● What you will do: Your task is to restate the data word for word.

● Given material:
# # # # #
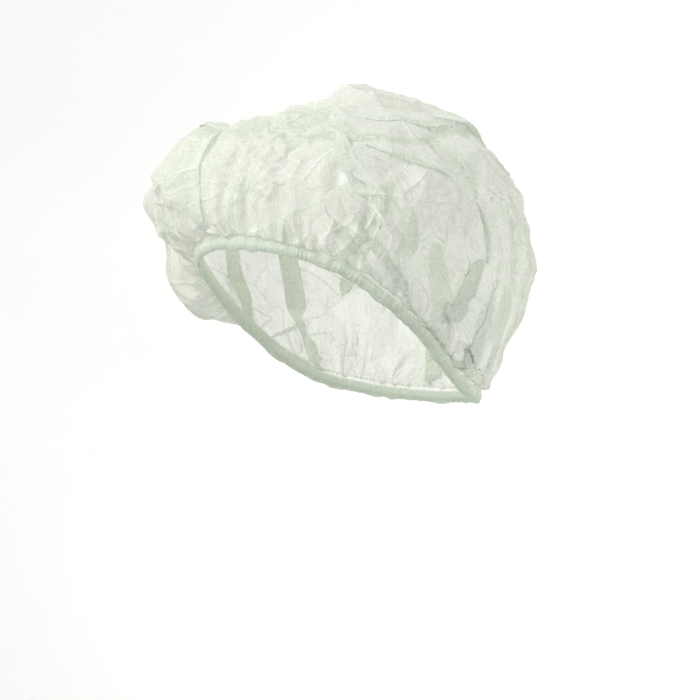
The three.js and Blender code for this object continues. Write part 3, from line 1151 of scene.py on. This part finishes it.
def make_crown_cloth():
    material, start, output = new_material("crown_cloth")
    flat = start.node("UVMap", {}, uv_map="flat")
    fibres = fibre_pattern(start, flat)
    clouds = noise(start, flat, 110.0, detail=4.0, roughness=0.6)
    specks = noise(start, flat, 1100.0, detail=1.0)
    large = crease_network(start, flat, 40.0, 0.0007, 0.42, 0.6)
    small = crease_network(start, flat, 105.0, 0.0005, 0.5, 0.66)
    gathers = gather_lines(start, flat)
    creases = large.larger(small * 0.7).larger(drawn_creases(start))
    lap, lap_edges = laps(start)
    creases = creases.larger(ridges(start) * 0.35).larger(lap_edges)
    dense = (fibres * 0.55 + clouds * 0.6 + specks * 0.25 - 0.3).kept()
    opacity = (0.24 + dense * 0.62 + creases * 0.38 + gathers * 0.2).kept()
    opacity = (opacity + lap * (0.12 + attribute(start, "lap_drawn") * 0.25)).kept()
    colour = lap.mixed(dense.mixed(CLOTH_THIN, CLOTH_DENSE), CLOTH_LAPPED)
    # Creases, facet ridges, pleat edges and gather lines are painted near-white: a painted
    # highlight along their ridges.
    colour = (creases * 0.8 + gathers * 0.4).kept().mixed(colour, CLOTH_PAINTED_HIGHLIGHT)
    roughness = 0.62 + clouds * 0.2 - creases * 0.12
    height = fibres * 0.12 + specks * 0.1 + creases * 0.9 + gathers * 0.5 + clouds * 0.6
    normal = start.bump(height, 0.55, 0.0006)
    finish_material(cloth_shader(start, colour, opacity, roughness, normal), output)
    return material


def make_hem_cloth():
    material, start, output = new_material("hem_cloth")
    flat = start.node("UVMap", {}, uv_map="flat")
    fibres = fibre_pattern(start, flat)
    clouds = noise(start, flat, 90.0, detail=4.0, roughness=0.6)
    place = start.vector("MULTIPLY", flat, (420.0, 55.0, 1.0))
    tucks = noise(start, place, 1.0, detail=2.0)
    dense = (fibres * 0.4 + clouds * 0.5 + tucks * 0.3 - 0.2).kept()
    split = start.node("SeparateXYZ", {"Vector": flat}).output.node
    down = Socket(start.tree, split.outputs[1]).between(0.0018, 0.0045)
    opacity = (0.22 + down * 0.45 + dense * 0.33).kept()
    colour = dense.mixed((0.82, 0.90, 0.78, 1), (0.89, 0.955, 0.86, 1))
    colour = down.mixed(CLOTH_THIN, colour)
    # The tuck crests are painted near-white: a painted highlight where light catches them.
    colour = (tucks.between(0.56, 0.68) * 0.7).mixed(colour, CLOTH_PAINTED_HIGHLIGHT)
    roughness = 0.6 + clouds * 0.2
    normal = start.bump(tucks * 0.9 + fibres * 0.15, 0.7, 0.0006)
    shader = cloth_shader(start, colour, opacity, roughness, normal, glowing=0.45)
    finish_material(shader, output)
    return material


def make_elastic_cord():
    """A covered thread: fine turns round it, and a soft fuzz."""
    material, start, output = new_material("elastic_cord")
    place = start.node("TexCoord", {}, output="Object")
    fuzz = noise(start, place, 900.0, detail=3.0)
    turns = noise(start, place, 420.0, detail=1.0).between(0.4, 0.6)
    colour = turns.mixed((0.78, 0.82, 0.76, 1), (0.9, 0.93, 0.88, 1))
    normal = start.bump(turns * 0.7 + fuzz * 0.3, 0.6, 0.0004)
    inputs = {"Base Color": colour, "Roughness": 0.55 + fuzz * 0.3, "Normal": normal}
    finish_material(start.node("BsdfPrincipled", inputs), output)
    return material


crown.data.materials.append(make_crown_cloth())
hem.data.materials.append(make_hem_cloth())
elastic.data.materials.append(make_elastic_cord())

# %% [markdown]
# ## Floor and light
#
# One broad soft light stands in front, to the left and above, so that the gathers and facets
# cast shade on each other. The pale room fills the shadows. A weaker light from behind lets the
# back glow through, as thin cloth does.

# %% Floor material
def make_floor():
    material, start, output = new_material("floor")
    place = start.node("TexCoord", {}, output="Object")
    clouds = noise(start, place, 3.0, detail=4.0)
    colour = clouds.mixed((0.84, 0.84, 0.83, 1), (0.88, 0.88, 0.87, 1))
    inputs = {"Base Color": colour, "Roughness": 0.7 + clouds * 0.2}
    finish_material(start.node("BsdfPrincipled", inputs), output)
    return material


floor.data.materials.append(make_floor())

# %% Lights
ROOM_LIGHT = 0.38
# Each light: how far it stands towards the camera, to the right of it and up, how soft it is
# in degrees, and its strength.
LIGHTS = (
    ("key", (0.55, -0.8, 0.75), 14, 2.6),
    ("fill", (0.6, 0.9, 0.2), 60, 0.55),
    ("back", (-1.0, 0.3, 0.7), 40, 0.5),
)
world = bpy.data.worlds.new("studio")
scene.world = world
world.use_nodes = True
world.node_tree.nodes["Background"].inputs["Color"].default_value = (1, 1, 1, 1)
world.node_tree.nodes["Background"].inputs["Strength"].default_value = ROOM_LIGHT
for name, (toward, rightward, upward), softness, strength in LIGHTS:
    place = toward_camera * toward + right * rightward + Vector((0, 0, upward))
    bpy.ops.object.light_add(type="SUN", location=place)
    light = bpy.context.object
    light.name = name
    light.data.energy = strength
    light.data.angle = math.radians(softness)
    light.rotation_euler = place.to_track_quat("Z", "Y").to_euler()

# %% What each piece stands for
STANDS_FOR = (
    (crown, "crown", "cloth"),
    (hem, "hem", "hem_cloth"),
    (elastic, "elastic", "elastic_cord"),
)
for piece, node, slot in STANDS_FOR:
    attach(piece, "root")
    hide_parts(node)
# # # # #
● Result of this task:
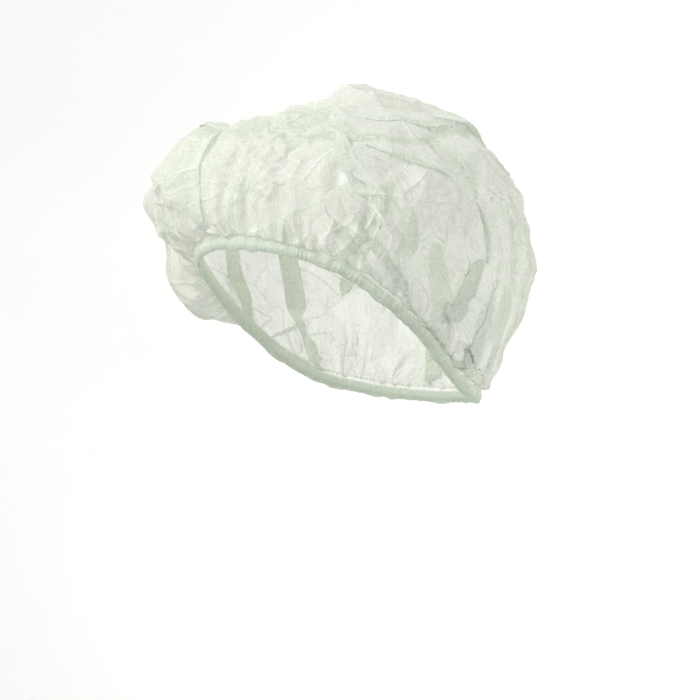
The three.js and Blender code for this object continues. Write part 3, from line 1151 of scene.py on. This part finishes it.
def make_crown_cloth():
    material, start, output = new_material("crown_cloth")
    flat = start.node("UVMap", {}, uv_map="flat")
    fibres = fibre_pattern(start, flat)
    clouds = noise(start, flat, 110.0, detail=4.0, roughness=0.6)
    specks = noise(start, flat, 1100.0, detail=1.0)
    large = crease_network(start, flat, 40.0, 0.0007, 0.42, 0.6)
    small = crease_network(start, flat, 105.0, 0.0005, 0.5, 0.66)
    gathers = gather_lines(start, flat)
    creases = large.larger(small * 0.7).larger(drawn_creases(start))
    lap, lap_edges = laps(start)
    creases = creases.larger(ridges(start) * 0.35).larger(lap_edges)
    dense = (fibres * 0.55 + clouds * 0.6 + specks * 0.25 - 0.3).kept()
    opacity = (0.24 + dense * 0.62 + creases * 0.38 + gathers * 0.2).kept()
    opacity = (opacity + lap * (0.12 + attribute(start, "lap_drawn") * 0.25)).kept()
    colour = lap.mixed(dense.mixed(CLOTH_THIN, CLOTH_DENSE), CLOTH_LAPPED)
    # Creases, facet ridges, pleat edges and gather lines are painted near-white: a painted
    # highlight along their ridges.
    colour = (creases * 0.8 + gathers * 0.4).kept().mixed(colour, CLOTH_PAINTED_HIGHLIGHT)
    roughness = 0.62 + clouds * 0.2 - creases * 0.12
    height = fibres * 0.12 + specks * 0.1 + creases * 0.9 + gathers * 0.5 + clouds * 0.6
    normal = start.bump(height, 0.55, 0.0006)
    finish_material(cloth_shader(start, colour, opacity, roughness, normal), output)
    return material


def make_hem_cloth():
    material, start, output = new_material("hem_cloth")
    flat = start.node("UVMap", {}, uv_map="flat")
    fibres = fibre_pattern(start, flat)
    clouds = noise(start, flat, 90.0, detail=4.0, roughness=0.6)
    place = start.vector("MULTIPLY", flat, (420.0, 55.0, 1.0))
    tucks = noise(start, place, 1.0, detail=2.0)
    dense = (fibres * 0.4 + clouds * 0.5 + tucks * 0.3 - 0.2).kept()
    split = start.node("SeparateXYZ", {"Vector": flat}).output.node
    down = Socket(start.tree, split.outputs[1]).between(0.0018, 0.0045)
    opacity = (0.22 + down * 0.45 + dense * 0.33).kept()
    colour = dense.mixed((0.82, 0.90, 0.78, 1), (0.89, 0.955, 0.86, 1))
    colour = down.mixed(CLOTH_THIN, colour)
    # The tuck crests are painted near-white: a painted highlight where light catches them.
    colour = (tucks.between(0.56, 0.68) * 0.7).mixed(colour, CLOTH_PAINTED_HIGHLIGHT)
    roughness = 0.6 + clouds * 0.2
    normal = start.bump(tucks * 0.9 + fibres * 0.15, 0.7, 0.0006)
    shader = cloth_shader(start, colour, opacity, roughness, normal, glowing=0.45)
    finish_material(shader, output)
    return material


def make_elastic_cord():
    """A covered thread: fine turns round it, and a soft fuzz."""
    material, start, output = new_material("elastic_cord")
    place = start.node("TexCoord", {}, output="Object")
    fuzz = noise(start, place, 900.0, detail=3.0)
    turns = noise(start, place, 420.0, detail=1.0).between(0.4, 0.6)
    colour = turns.mixed((0.78, 0.82, 0.76, 1), (0.9, 0.93, 0.88, 1))
    normal = start.bump(turns * 0.7 + fuzz * 0.3, 0.6, 0.0004)
    inputs = {"Base Color": colour, "Roughness": 0.55 + fuzz * 0.3, "Normal": normal}
    finish_material(start.node("BsdfPrincipled", inputs), output)
    return material


crown.data.materials.append(make_crown_cloth())
hem.data.materials.append(make_hem_cloth())
elastic.data.materials.append(make_elastic_cord())

# %% [markdown]
# ## Floor and light
#
# One broad soft light stands in front, to the left and above, so that the gathers and facets
# cast shade on each other. The pale room fills the shadows. A weaker light from behind lets the
# back glow through, as thin cloth does.

# %% Floor material
def make_floor():
    material, start, output = new_material("floor")
    place = start.node("TexCoord", {}, output="Object")
    clouds = noise(start, place, 3.0, detail=4.0)
    colour = clouds.mixed((0.84, 0.84, 0.83, 1), (0.88, 0.88, 0.87, 1))
    inputs = {"Base Color": colour, "Roughness": 0.7 + clouds * 0.2}
    finish_material(start.node("BsdfPrincipled", inputs), output)
    return material


floor.data.materials.append(make_floor())

# %% Lights
ROOM_LIGHT = 0.38
# Each light: how far it stands towards the camera, to the right of it and up, how soft it is
# in degrees, and its strength.
LIGHTS = (
    ("key", (0.55, -0.8, 0.75), 14, 2.6),
    ("fill", (0.6, 0.9, 0.2), 60, 0.55),
    ("back", (-1.0, 0.3, 0.7), 40, 0.5),
)
world = bpy.data.worlds.new("studio")
scene.world = world
world.use_nodes = True
world.node_tree.nodes["Background"].inputs["Color"].default_value = (1, 1, 1, 1)
world.node_tree.nodes["Background"].inputs["Strength"].default_value = ROOM_LIGHT
for name, (toward, rightward, upward), softness, strength in LIGHTS:
    place = toward_camera * toward + right * rightward + Vector((0, 0, upward))
    bpy.ops.object.light_add(type="SUN", location=place)
    light = bpy.context.object
    light.name = name
    light.data.energy = strength
    light.data.angle = math.radians(softness)
    light.rotation_euler = place.to_track_quat("Z", "Y").to_euler()

# %% What each piece stands for
STANDS_FOR = (
    (crown, "crown", "cloth"),
    (hem, "hem", "hem_cloth"),
    (elastic, "elastic", "elastic_cord"),
)
for piece, node, slot in STANDS_FOR:
    attach(piece, "root")
    hide_parts(node)